Among the individuals who figure prominently in these developments is George Callendar, an obscure English coal engineer who, standing alone for three decades, clung doggedly to Arrhenius's hypotheses that humans are indeed capable of altering the wind and weather. A citizen of London, Callendar watched in disbelief as killer fogs gave way to killer smogs, the deadliest of which claimed more than 4,000 lives in 1952. On Callendar's heels came Charles Keeling, a gifted and rebellious chemist whose obsession with trapping air in glass flasks accidentally led to the discovery that carbon dioxide levels in the atmosphere are rising more rapidly than anyone had previously theorized, and that they seem to be directly related to the greenhouse effect. Another brilliant chemist, Thomas Midgley Jr., invented chlorofluorocarbons for use in refrigerators and air-conditioning units, little suspecting that his chemicals would rend the ozone layer above Antarctica, exposing the world's plants and animals to the dangers of ultraviolet radiation. It would take Joseph Farman, a member of the British Antarctic Survey, twenty-seven years on the bone-numbing continent to alert the world to Midgley's potentially catastrophic blunder.

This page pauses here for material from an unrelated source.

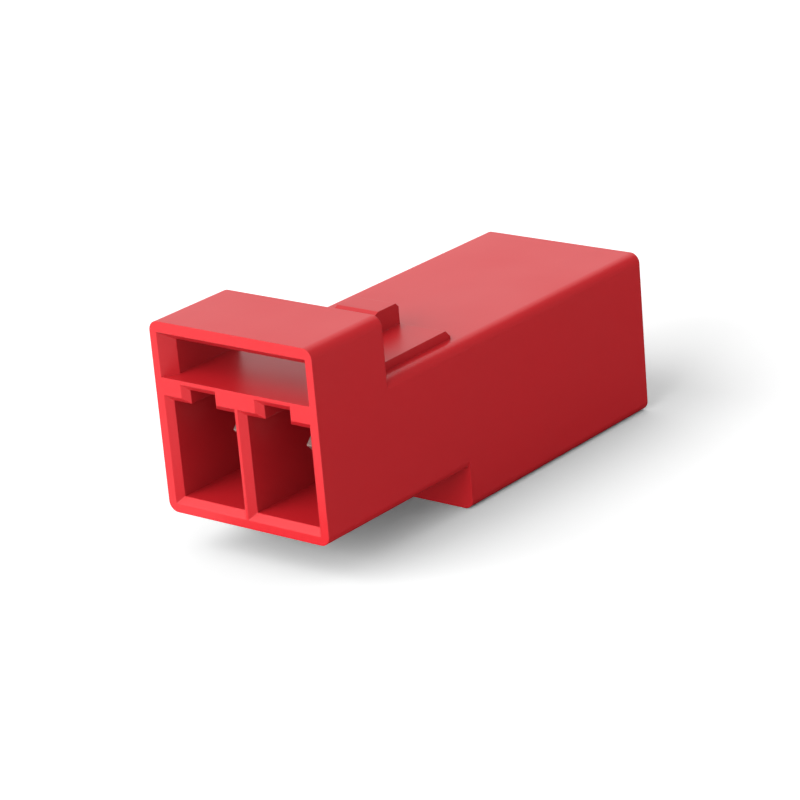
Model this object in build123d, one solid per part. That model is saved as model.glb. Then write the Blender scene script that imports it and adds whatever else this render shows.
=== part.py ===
from build123d import *
import os

# Half of a two-position in-line connector: a moulded housing and its two stamped pin contacts.
# Lengths are in millimetres. X runs across the two positions, Y from the mating face to the wire end
# and Z up. The origin is on the underside of the rear section, in the middle of the length and width.

# Body of the housing
contact_pitch = 3.96        # between the two positions
body_width = 8.6
body_length = 22.35
body_height = 7.42          # of the rear section
overall_height = 10.14      # to the top of the arch
step_drop = 1.8             # how much lower the rear section reaches than the nose
step_wall = 0.75            # from the step in the underside to the pocket behind it
edge_radius = 0.45          # rounds of the edges that run along the length

# Mating cells, open at the mating face
cell_width = 3.27
cell_height = 4.22
cell_floor_wall = 0.66
cell_depth = 8.6
key_width = 1.33            # keyway in the ceiling of each cell
key_height = 0.6
mouth_chamfer = 0.28

# Arch over the nose, which the latch of the other half passes under
arch_length = 4.38
arch_roof = 0.92            # behind the lead-in
arch_wall = 0.78            # thickness of its two posts behind the lead-in
arch_mouth_wall = 0.36      # and at the mating face
arch_lead_in = 0.69
roof_lead_in = 0.45         # how much thinner the roof is at the mating face

# Slab over the keyways, as wide as the space under the arch, and the nib that the latch hooks behind
slab_height = 0.4           # at its end
slab_fall = 0.1             # how much lower it and the tunnel's floor are at the mating face
slab_overrun = 1.02         # past the end of the keyways
slab_bevel = 0.3
nib_width = 2.22
nib_height = 0.92           # above the end of the slab
nib_inset = 0.29            # from the end of the slab to the back of the nib
nib_flat = 1.32
nib_ramp = 2.25
nib_corner = 0.17

# Contacts
pin_size = 1.14
pin_setback = 2.46          # pin tip behind the mating face
pin_height = 3.02           # pin axis above the underside of the nose
pin_tip_length = 0.54
pin_tip_flat = 0.06
strip_thickness = 0.3
box_width = 2.9
box_height = 2.6
box_length = 3.2
seam_width = 0.12
neck_rise = 0.44            # strip behind the box, above the underside of the box
neck_length = 0.8
wire_barrel_width = 2.1
wire_barrel_drop = 0.16     # ends of its ears, below the top of the box
wire_barrel_length = 2.6
grip_gap = 0.9              # between the two barrels
grip_barrel_length = 2.6    # as wide and high as the box, to pass through the same chamber
barrel_radius = 0.45
cutoff_tab = 0.4
serration_count = 3
serration_width = 0.25
serration_depth = 0.08

# Contact chambers behind the cells
partition_wall = 1.4
rear_floor_wall = 0.75
shelf_thickness = 0.8
front_shelf_overlap = 0.6   # box reaching back past the end of the front shelf
lance_width = 1.8
lance_thickness = 0.6
lance_length = 4.2
lance_tip_land = 0.3
lance_ramp = 1.3
entry_chamfer = 0.3

# Clearances
pin_clearance = 0.05        # each side of a pin in its passage
box_clearance = 0.1         # each side of a box, and above it
lance_clearance = 0.1       # lance to the box in front and to the strip above

# Width of the slab and of the space under the arch
slab_width = body_width - 2 * arch_wall

# Places along the length
front = -body_length / 2
rear = body_length / 2
cell_end = front + cell_depth
slab_back = cell_end + slab_overrun
seat = cell_end + partition_wall
step = seat - step_wall
box_back = seat + box_length
wire_barrel_front = box_back + neck_length
wire_barrel_back = wire_barrel_front + wire_barrel_length
grip_barrel_front = wire_barrel_back + grip_gap
grip_barrel_back = grip_barrel_front + grip_barrel_length
lance_tip = box_back + lance_clearance
lance_root = lance_tip + lance_length

# Heights
nose_floor = step_drop
body_top = body_height
slab_top = body_top + slab_height
arch_top = overall_height
arch_ceiling = arch_top - arch_roof
cell_floor = nose_floor + cell_floor_wall
cell_ceiling = cell_floor + cell_height
key_top = cell_ceiling + key_height
pin_axis = nose_floor + pin_height
box_floor = pin_axis - box_height / 2
shelf_underside = box_floor - shelf_thickness
chamber_ceiling = box_floor + box_height + box_clearance
neck_floor = box_floor + neck_rise
wire_barrel_height = box_height - neck_rise - wire_barrel_drop

positions = {"left": -contact_pitch / 2, "right": contact_pitch / 2}


def block(half_width, y_low, y_high, z_low, z_high):
    """A box centred on X."""
    middle = Pos(0, (y_low + y_high) / 2, (z_low + z_high) / 2)
    return middle * Box(2 * half_width, y_high - y_low, z_high - z_low)


def along(profile, y_low, y_high):
    """Extrude a profile drawn in X and Z along the length."""
    return extrude(Plane.XZ.offset(-y_low) * profile, amount=y_high - y_low, dir=(0, 1, 0))


def across(points, width):
    """Extrude an outline of (y, z) points to a width centred on X."""
    outline = Plane.YZ.offset(-width / 2) * Polygon(*points, align=None)
    return extrude(outline, amount=width, dir=(1, 0, 0))


def upright(points, z_low, z_high):
    """Extrude an outline of (x, y) points upwards."""
    outline = Plane.XY.offset(z_low) * Polygon(*points, align=None)
    return extrude(outline, amount=z_high - z_low, dir=(0, 0, 1))


def section(y_low, y_high, z_low, z_high):
    """A length of the body, with its four long edges rounded."""
    profile = RectangleRounded(body_width, z_high - z_low, edge_radius)
    return along(Pos(0, (z_low + z_high) / 2) * profile, y_low, y_high)


def slab_level(y):
    """Height of the slab's top and of the tunnel's floor, which fall evenly towards the mating face."""
    return slab_top - slab_fall * (slab_back - y) / (slab_back - front)


def arch_tunnel():
    """The space under the arch: a lead-in, then a straight way through."""
    back = front + arch_length
    throat = front + arch_lead_in
    right = [(body_width / 2 - arch_mouth_wall, front), (slab_width / 2, throat), (slab_width / 2, back)]
    left = [(-x, y) for x, y in reversed(right)]
    plan = upright(right + left, body_top, arch_top)
    floor = [(y, slab_level(y)) for y in (front, back)]
    roof = [(back, arch_ceiling), (throat, arch_ceiling), (front, arch_ceiling + roof_lead_in)]
    return plan & across(floor + roof, body_width)


def arch():
    """The full-height start of the nose, with the tunnel through it."""
    return section(front, front + arch_length, nose_floor, arch_top) - arch_tunnel()


def slab():
    """The raised slab behind the arch, bevelled at its end, its foot in the wall below."""
    start, foot, bevel = front + arch_length, body_top - slab_height, slab_bevel
    end = [(slab_back, slab_top - bevel), (slab_back - bevel, slab_level(slab_back - bevel))]
    return across([(start, foot), (slab_back, foot), *end, (start, slab_level(start))], slab_width)


def nib():
    """The locking nib: a ramp that rises towards the rear, a flat top and an upright back."""
    back, top, foot = slab_back - nib_inset, slab_top + nib_height, body_top - slab_height
    flat_start = back - nib_flat
    ramp_start = flat_start - nib_ramp
    ramp = [(flat_start, top), (ramp_start, slab_level(ramp_start)), (ramp_start, foot)]
    return across([(back, foot), (back, top - nib_corner), (back - nib_corner, top), *ramp], nib_width)


def cell_outline(grow):
    """A mating cell with its keyway, as one outline grown by an even margin."""
    side, key = cell_width / 2 + grow, key_width / 2 + grow
    ceiling, top = cell_ceiling + grow, key_top + grow
    right = [(side, cell_floor - grow), (side, ceiling), (key, ceiling), (key, top)]
    left = [(-x, z) for x, z in reversed(right)]
    return Polygon(*right, *left, align=None)


def mating_cell():
    """The hollow of one cell, with the chamfer round its mouth."""
    outside = Plane.XZ.offset(-front) * cell_outline(mouth_chamfer)
    inside = Plane.XZ.offset(-front - mouth_chamfer) * cell_outline(0)
    return along(cell_outline(0), front, cell_end) + loft([outside, inside], ruled=True)


def wire_entry(z_low, z_high):
    """A chamber's opening in the rear face, with the chamfer round it."""
    width, height = box_width + 2 * box_clearance, z_high - z_low
    middle = Pos(0, (z_low + z_high) / 2)
    inside = Plane.XZ.offset(entry_chamfer - rear) * middle * Rectangle(width, height)
    outside = middle * Rectangle(width + 2 * entry_chamfer, height + 2 * entry_chamfer)
    return loft([inside, Plane.XZ.offset(-rear) * outside], ruled=True)


def lance():
    """The springy finger that holds a contact: a beam on the rear shelf, with a hooked tip."""
    beam_top, tip_top = shelf_underside + lance_thickness, neck_floor - lance_clearance
    ramp_start, root = lance_tip + lance_tip_land + lance_ramp, lance_root + lance_thickness
    points = [(lance_tip, shelf_underside), (root, shelf_underside), (root, beam_top), (ramp_start, beam_top)]
    return across(points + [(lance_tip + lance_tip_land, tip_top), (lance_tip, tip_top)], lance_width)


def contact_chamber():
    """The hollow behind one cell: pin passage, chamber, lance pocket and the slot between them."""
    half, passage = box_width / 2 + box_clearance, pin_size / 2 + pin_clearance
    hollow = block(passage, cell_end, seat, pin_axis - passage, pin_axis + passage)
    hollow += block(half, seat, rear, box_floor, chamber_ceiling)
    hollow += block(half, seat, rear, rear_floor_wall, shelf_underside)
    hollow += block(half, box_back - front_shelf_overlap, lance_root, shelf_underside, box_floor)
    return hollow + wire_entry(box_floor, chamber_ceiling) - lance()


def housing():
    """The one-piece moulding."""
    body = section(front, step, nose_floor, body_top) + section(step, rear, 0, body_top)
    body += arch()
    body += slab()
    body += nib()
    for x in positions.values():
        body -= Pos(x, 0, 0) * mating_cell()
        body -= Pos(x, 0, 0) * contact_chamber()
    return body


def pin():
    """The square pin, narrowed from above and below to a blunt wedge at its tip."""
    tip, root = front + pin_setback, seat + strip_thickness
    shoulder = tip + pin_tip_length
    upper = [(tip, pin_tip_flat / 2), (shoulder, pin_size / 2), (root, pin_size / 2)]
    lower = [(y, -z) for y, z in reversed(upper)]
    return Pos(0, 0, pin_axis) * across(upper + lower, pin_size)


def contact_box():
    """The folded box that seats against the partition, open at the back, its seam on top."""
    inner, top = box_width / 2 - strip_thickness, box_floor + box_height
    box = block(box_width / 2, seat, box_back, box_floor, top)
    box -= block(inner, seat + strip_thickness, box_back, box_floor + strip_thickness, top - strip_thickness)
    return box - block(seam_width / 2, seat + strip_thickness, box_back, top - strip_thickness, top)


def barrel_profile(width, height, floor, radius):
    """An upright rectangle on a floor, with its two lower corners rounded."""
    rectangle = Pos(0, floor + height / 2) * Rectangle(width, height)
    return fillet(rectangle.vertices().group_by(Axis.Y)[0], radius)


def crimp_barrel(width, height, floor, y_low, y_high):
    """An open barrel, bent up from the strip into a U."""
    outer = barrel_profile(width, height, floor, barrel_radius)
    inner_width = width - 2 * strip_thickness
    inner = barrel_profile(inner_width, height, floor + strip_thickness, barrel_radius - strip_thickness)
    return along(outer - inner, y_low, y_high)


def serrations():
    """The grooves across the floor of the wire barrel that grip the strands."""
    gap = wire_barrel_length / (serration_count + 1)
    half, floor = wire_barrel_width / 2 - barrel_radius, neck_floor + strip_thickness
    grooves = Part()
    for index in range(serration_count):
        middle = wire_barrel_front + (index + 1) * gap
        low, high = middle - serration_width / 2, middle + serration_width / 2
        grooves += block(half, low, high, floor - serration_depth, floor)
    return grooves


def strip():
    """The flat strip: back from the box, down to the grip barrel and on to a cut-off tab."""
    width = wire_barrel_width - 2 * barrel_radius
    joggle, end = box_back - strip_thickness, grip_barrel_back + cutoff_tab
    under = [(joggle, box_floor), (box_back, box_floor), (box_back, neck_floor),
             (wire_barrel_back, neck_floor), (grip_barrel_front, box_floor), (end, box_floor)]
    box_strip, neck_strip = box_floor + strip_thickness, neck_floor + strip_thickness
    over = [(end, box_strip), (grip_barrel_front, box_strip), (wire_barrel_back, neck_strip)]
    return across(under + over + [(joggle, neck_strip)], width)


def contact():
    """One stamped and folded contact."""
    wire_barrel = crimp_barrel(wire_barrel_width, wire_barrel_height, neck_floor,
                               wire_barrel_front, wire_barrel_back)
    grip_barrel = crimp_barrel(box_width, box_height, box_floor, grip_barrel_front, grip_barrel_back)
    return pin() + contact_box() + strip() + wire_barrel + grip_barrel - serrations()


os.makedirs("parts", exist_ok=True)
export_step(housing(), "parts/housing.step")
for side, x in positions.items():
    export_step(Pos(x, 0, 0) * contact(), f"parts/contact_{side}.step")
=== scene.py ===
import math

import bpy
from bpy.props import FloatProperty, FloatVectorProperty, PointerProperty
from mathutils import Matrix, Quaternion, Vector


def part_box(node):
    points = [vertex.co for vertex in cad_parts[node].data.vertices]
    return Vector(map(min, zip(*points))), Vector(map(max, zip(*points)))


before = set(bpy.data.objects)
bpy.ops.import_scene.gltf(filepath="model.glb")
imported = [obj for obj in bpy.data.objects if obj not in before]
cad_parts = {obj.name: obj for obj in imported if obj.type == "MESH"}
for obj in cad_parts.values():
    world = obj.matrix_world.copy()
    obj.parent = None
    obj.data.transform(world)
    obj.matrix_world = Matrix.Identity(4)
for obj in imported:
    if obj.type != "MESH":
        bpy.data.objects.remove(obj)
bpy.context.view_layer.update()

bl_info = {
    "name": "Wire-to-Wire Connector",
    "version": (1, 0, 0),
    "blender": (4, 5, 0),
    "location": "3D View > Sidebar > Connector",
    "description": "Finishes a two-position in-line connector half and sets it on a studio floor",
    "category": "Object",
}

# All lengths are in metres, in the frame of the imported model: X across the two positions, Y from the
# mating face to the wire end, Z up from the floor.
mm = 0.001
white = (1, 1, 1, 1)

# The Mix node's sockets for colours, which share their names with its other sockets
mix_first, mix_second, mix_result = 6, 7, 2

# Both finishes
cloud_size = 5 * mm             # broad drifts of tone and gloss
noise_detail = 2                # finer layers in each noise
gloss_spread = 0.1              # roughness gained from the glossiest place to the dullest

# Moulded plastic
flow_size = 0.9 * mm            # marks of the melt, across the way that it ran
flow_stretch = 12               # how much longer they are along it
flow_share = 0.35               # of the tone; the drifts make up the rest
edge_samples = 6                # rays that the softening of the edges sends out

# Plated contacts
rolling_size = 0.06 * mm        # lines left by the rolls, across the strip
rolling_stretch = 40
barrels_length = 7.3 * mm       # from the back of the box to the cut end
cut_face_slope = 0.9            # a face that looks along the strip more than this was sheared

# Stage
floor_reach = 1.5
floor_gap = 0.005 * mm          # below the underside, so that the two never fight for one place
view_start = 0.1                # of the camera's distance, where its view begins


class Value:
    """A node's output. Arithmetic on it adds Math nodes to its tree."""

    def __init__(self, tree, socket):
        self.tree = tree
        self.socket = socket

    def math(self, operation, *operands):
        return self.tree.add("ShaderNodeMath", {"operation": operation}, dict(enumerate(operands)))

    def __add__(self, other):
        return self.math("ADD", self, other)

    def __sub__(self, other):
        return self.math("SUBTRACT", self, other)

    def __rsub__(self, other):
        return self.math("SUBTRACT", other, self)

    def __mul__(self, other):
        return self.math("MULTIPLY", self, other)

    def __gt__(self, other):
        return self.math("GREATER_THAN", self, other)

    def __abs__(self):
        return self.math("ABSOLUTE", self)

    __radd__ = __add__
    __rmul__ = __mul__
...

In the rain forests of the world dwell most of Earth's plant, animal, and insect species, the majority of which are not yet classified by scientists. Locked within the massive canopy are countless billions of tons of carbon dioxide. It is being returned to the atmosphere at a record rate as the result of intentional burning and rampant logging, which, when opposed by environmentalists, has often resulted in murder in the Amazon. Based on an analysis of growth rings, the same trees are providing scientists with a crucial record of climate change, one bolstered by teh decline of coral reefs, the migrations of a diminutive species of butterfly, the shrinkage of glaciers, and ice cores laboriously collected at both poles.Moreover, scientists are using the most advanced computers to create models of climate change in the future, a story told in the closing stages of this work. In the chapters "Signs and Portents" and "Scenarios," we glimpse what the future may be like should global warming continue unchecked. Is the most recent incarnation of El Nino a preview of things to come - drought, fire, disease, torrential rains, mudslides, and oppressive heat? Or is global warming, as an outspoken minority of scientists steadfastly maintain, a good thing - a harbinger of more greenery, less privation, and freedom from cold? Finally, we visit Kyoto and examine the fierce debate surrounding the global warming treaty hammered out at the midnight hour, a treaty that the U.S. Senate may not ratify even though the United States leads the world in the production of greenhouse gases.

No one knows when the debate on global warming will be resolved by scientists, but it is one with which every citizen should be familiar. How we got from Jean-Baptiste-Joseph Fourier two centuries ago to our current predicament makes for a fascinationg albeit deeply sobering tale - and, one hopes, for interesting reading as well.